## The request
Every line below should be repeated exactly.
>> begin Dataset content
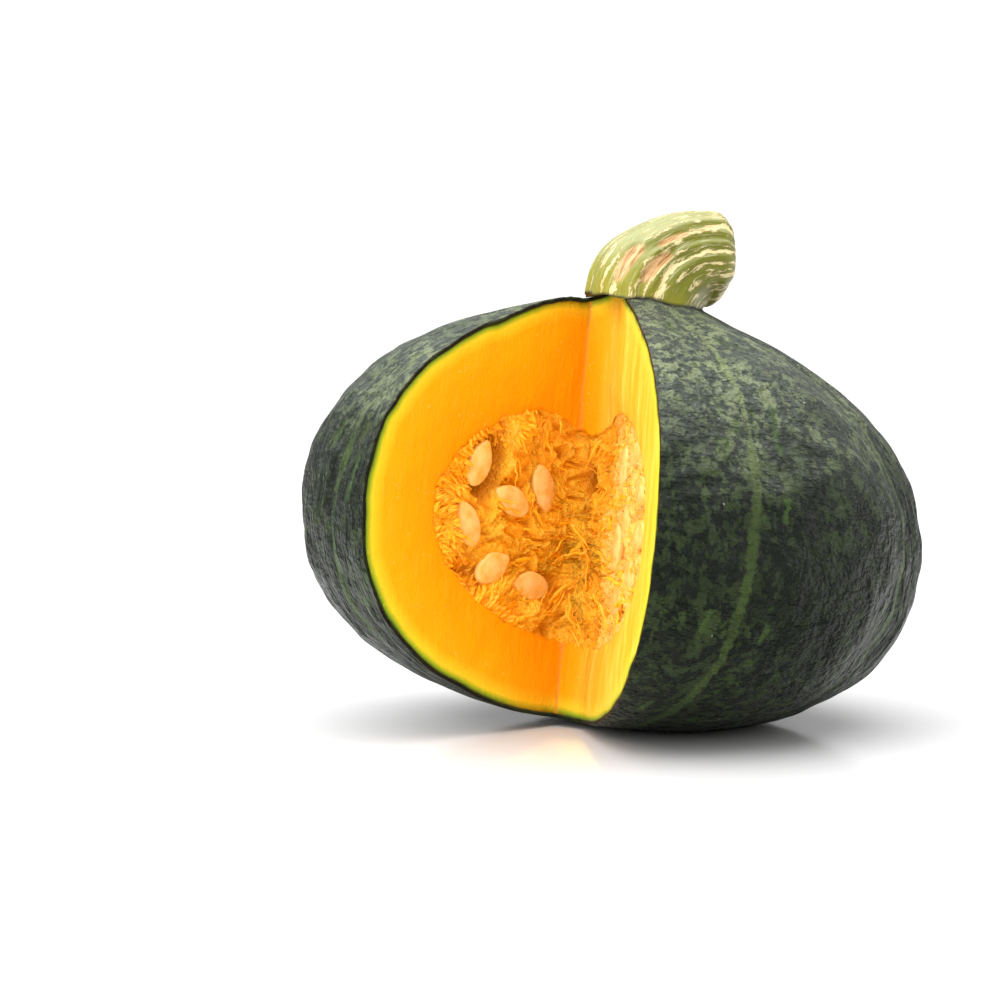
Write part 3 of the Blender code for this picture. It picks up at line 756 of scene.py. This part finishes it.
def strand_recipe():
    tree = bpy.data.node_groups.new("strands", "GeometryNodeTree")
    sockets = {}
    for label, kind in (("Pulp", "Geometry"), ("Where", "String"), ("Per Square Metre", "Float"),
                        ("Length", "Float"), ("Thickness", "Float"), ("Lift", "Float"), ("Wander", "Float"),
                        ("Seed", "Int"), ("Finish", "Material")):
        sockets[label] = tree.interface.new_socket(label, in_out="INPUT", socket_type="NodeSocket" + kind)
    tree.interface.new_socket("Strands", in_out="OUTPUT", socket_type="NodeSocketGeometry")
    make = Recipe(tree)
    start = tree.nodes.new("NodeGroupInput")
    given = {label: Tap(make, start.outputs[label]) for label in sockets}
    share = make.node("GeometryNodeInputNamedAttribute", {"data_type": "FLOAT"}, {"Name": given["Where"]})
    scattered = make.node("GeometryNodeDistributePointsOnFaces", None, {
        "Mesh": given["Pulp"], "Density": share * given["Per Square Metre"], "Seed": given["Seed"]})
    normal = Tap(make, scattered.socket.node.outputs[1])
    way = make.node("GeometryNodeInputNamedAttribute", {"data_type": "FLOAT_VECTOR"},
                    {"Name": "strand_way"})
    jitter = make.node("FunctionNodeRandomValue", {"data_type": "FLOAT_VECTOR"},
                       {0: (-TANGLE,) * 3, 1: (TANGLE,) * 3, "Seed": given["Seed"]})
    along = make.node("FunctionNodeAlignRotationToVector", {"axis": "X"},
                      {"Vector": make.shifted(way, jitter)})
    turn = make.node("FunctionNodeAlignRotationToVector", {"axis": "Z", "pivot_axis": "X"},
                     {"Rotation": along, "Vector": normal})
    size = make.node("FunctionNodeRandomValue", {"data_type": "FLOAT"},
                     {2: SHORTEST, 3: LONGEST, "Seed": 3}, 1)
    line = make.node("GeometryNodeCurvePrimitiveLine", None, {
        "Start": (0, 0, 0), "End": make.pack(given["Length"], 0.0, 0.0)})
    line = make.node("GeometryNodeResampleCurve", None, {"Curve": line, "Count": STRAND_BENDS})
    share_along = make.node("GeometryNodeSplineParameter")
    arch = make.pack(0.0, 0.0, given["Lift"] * share_along * share_along)
    line = make.node("GeometryNodeSetPosition", None, {"Geometry": line, "Offset": arch})
    body_share = 1 - share_along ** 2.5
    ring = make.node("GeometryNodeCurvePrimitiveCircle", None, {"Resolution": STRAND_SIDES, "Radius": 0.5})
    tube = make.node("GeometryNodeCurveToMesh", None, {
        "Curve": line, "Profile Curve": ring, "Scale": given["Thickness"] * (body_share * 0.9 + 0.1),
        "Fill Caps": True})
    placed = make.node("GeometryNodeInstanceOnPoints", None, {
        "Points": scattered, "Instance": tube, "Rotation": turn, "Scale": make.pack(size, size, size)})
    placed = make.node("GeometryNodeRealizeInstances", None, {"Geometry": placed})
    eddies = make.node("ShaderNodeTexNoise", None, {"Scale": EDDY_SCALE, "Detail": 2.0}, 1)
    drift = make.node("ShaderNodeVectorMath", {"operation": "SCALE"},
                      {0: make.shifted(eddies, (-0.5, -0.5, -0.5)), "Scale": given["Wander"]})
    placed = make.node("GeometryNodeSetPosition", None, {"Geometry": placed, "Offset": drift})
    placed = make.node("GeometryNodeSetMaterial", None, {"Geometry": placed, "Material": given["Finish"]})
    finish = tree.nodes.new("NodeGroupOutput")
    tree.links.new(placed.socket, finish.inputs[0])
    return tree, sockets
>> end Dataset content
## Problem solution
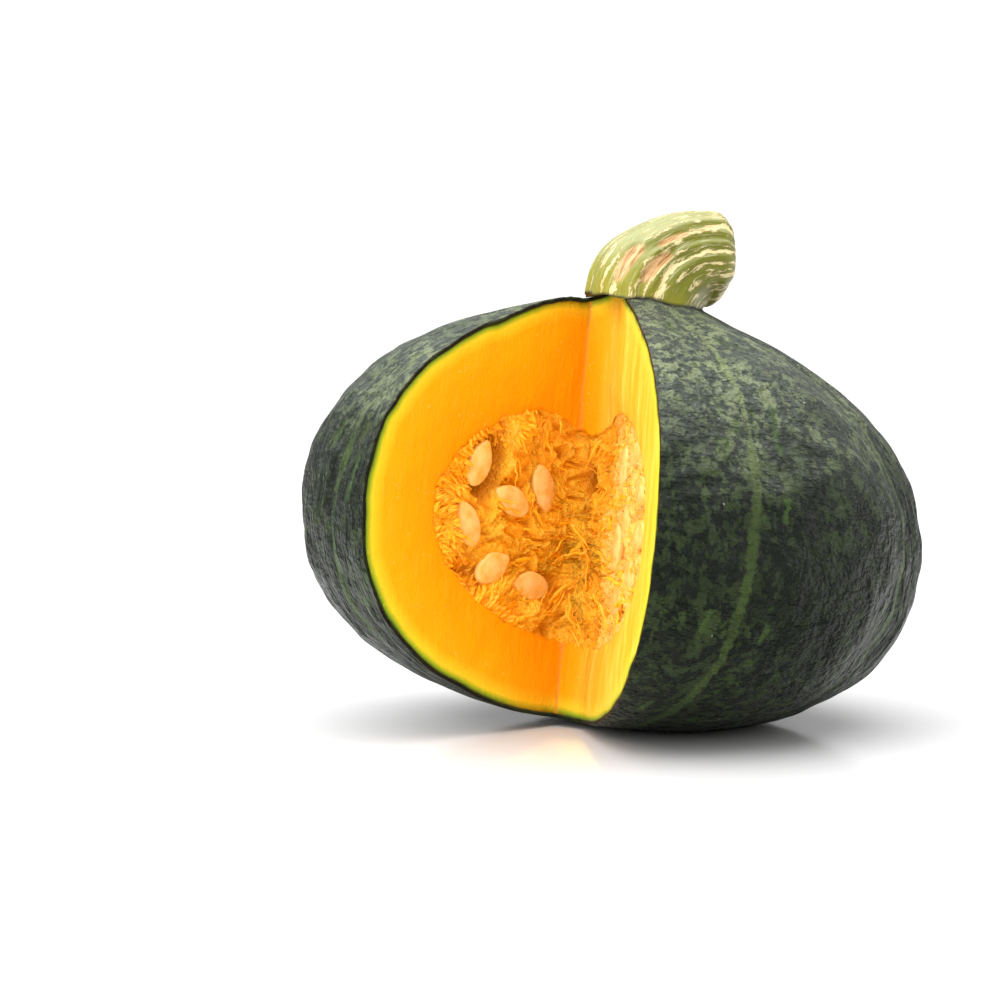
Write part 3 of the Blender code for this picture. It picks up at line 756 of scene.py. This part finishes it.
def strand_recipe():
    tree = bpy.data.node_groups.new("strands", "GeometryNodeTree")
    sockets = {}
    for label, kind in (("Pulp", "Geometry"), ("Where", "String"), ("Per Square Metre", "Float"),
                        ("Length", "Float"), ("Thickness", "Float"), ("Lift", "Float"), ("Wander", "Float"),
                        ("Seed", "Int"), ("Finish", "Material")):
        sockets[label] = tree.interface.new_socket(label, in_out="INPUT", socket_type="NodeSocket" + kind)
    tree.interface.new_socket("Strands", in_out="OUTPUT", socket_type="NodeSocketGeometry")
    make = Recipe(tree)
    start = tree.nodes.new("NodeGroupInput")
    given = {label: Tap(make, start.outputs[label]) for label in sockets}
    share = make.node("GeometryNodeInputNamedAttribute", {"data_type": "FLOAT"}, {"Name": given["Where"]})
    scattered = make.node("GeometryNodeDistributePointsOnFaces", None, {
        "Mesh": given["Pulp"], "Density": share * given["Per Square Metre"], "Seed": given["Seed"]})
    normal = Tap(make, scattered.socket.node.outputs[1])
    way = make.node("GeometryNodeInputNamedAttribute", {"data_type": "FLOAT_VECTOR"},
                    {"Name": "strand_way"})
    jitter = make.node("FunctionNodeRandomValue", {"data_type": "FLOAT_VECTOR"},
                       {0: (-TANGLE,) * 3, 1: (TANGLE,) * 3, "Seed": given["Seed"]})
    along = make.node("FunctionNodeAlignRotationToVector", {"axis": "X"},
                      {"Vector": make.shifted(way, jitter)})
    turn = make.node("FunctionNodeAlignRotationToVector", {"axis": "Z", "pivot_axis": "X"},
                     {"Rotation": along, "Vector": normal})
    size = make.node("FunctionNodeRandomValue", {"data_type": "FLOAT"},
                     {2: SHORTEST, 3: LONGEST, "Seed": 3}, 1)
    line = make.node("GeometryNodeCurvePrimitiveLine", None, {
        "Start": (0, 0, 0), "End": make.pack(given["Length"], 0.0, 0.0)})
    line = make.node("GeometryNodeResampleCurve", None, {"Curve": line, "Count": STRAND_BENDS})
    share_along = make.node("GeometryNodeSplineParameter")
    arch = make.pack(0.0, 0.0, given["Lift"] * share_along * share_along)
    line = make.node("GeometryNodeSetPosition", None, {"Geometry": line, "Offset": arch})
    body_share = 1 - share_along ** 2.5
    ring = make.node("GeometryNodeCurvePrimitiveCircle", None, {"Resolution": STRAND_SIDES, "Radius": 0.5})
    tube = make.node("GeometryNodeCurveToMesh", None, {
        "Curve": line, "Profile Curve": ring, "Scale": given["Thickness"] * (body_share * 0.9 + 0.1),
        "Fill Caps": True})
    placed = make.node("GeometryNodeInstanceOnPoints", None, {
        "Points": scattered, "Instance": tube, "Rotation": turn, "Scale": make.pack(size, size, size)})
    placed = make.node("GeometryNodeRealizeInstances", None, {"Geometry": placed})
    eddies = make.node("ShaderNodeTexNoise", None, {"Scale": EDDY_SCALE, "Detail": 2.0}, 1)
    drift = make.node("ShaderNodeVectorMath", {"operation": "SCALE"},
                      {0: make.shifted(eddies, (-0.5, -0.5, -0.5)), "Scale": given["Wander"]})
    placed = make.node("GeometryNodeSetPosition", None, {"Geometry": placed, "Offset": drift})
    placed = make.node("GeometryNodeSetMaterial", None, {"Geometry": placed, "Material": given["Finish"]})
    finish = tree.nodes.new("NodeGroupOutput")
    tree.links.new(placed.socket, finish.inputs[0])
    return tree, sockets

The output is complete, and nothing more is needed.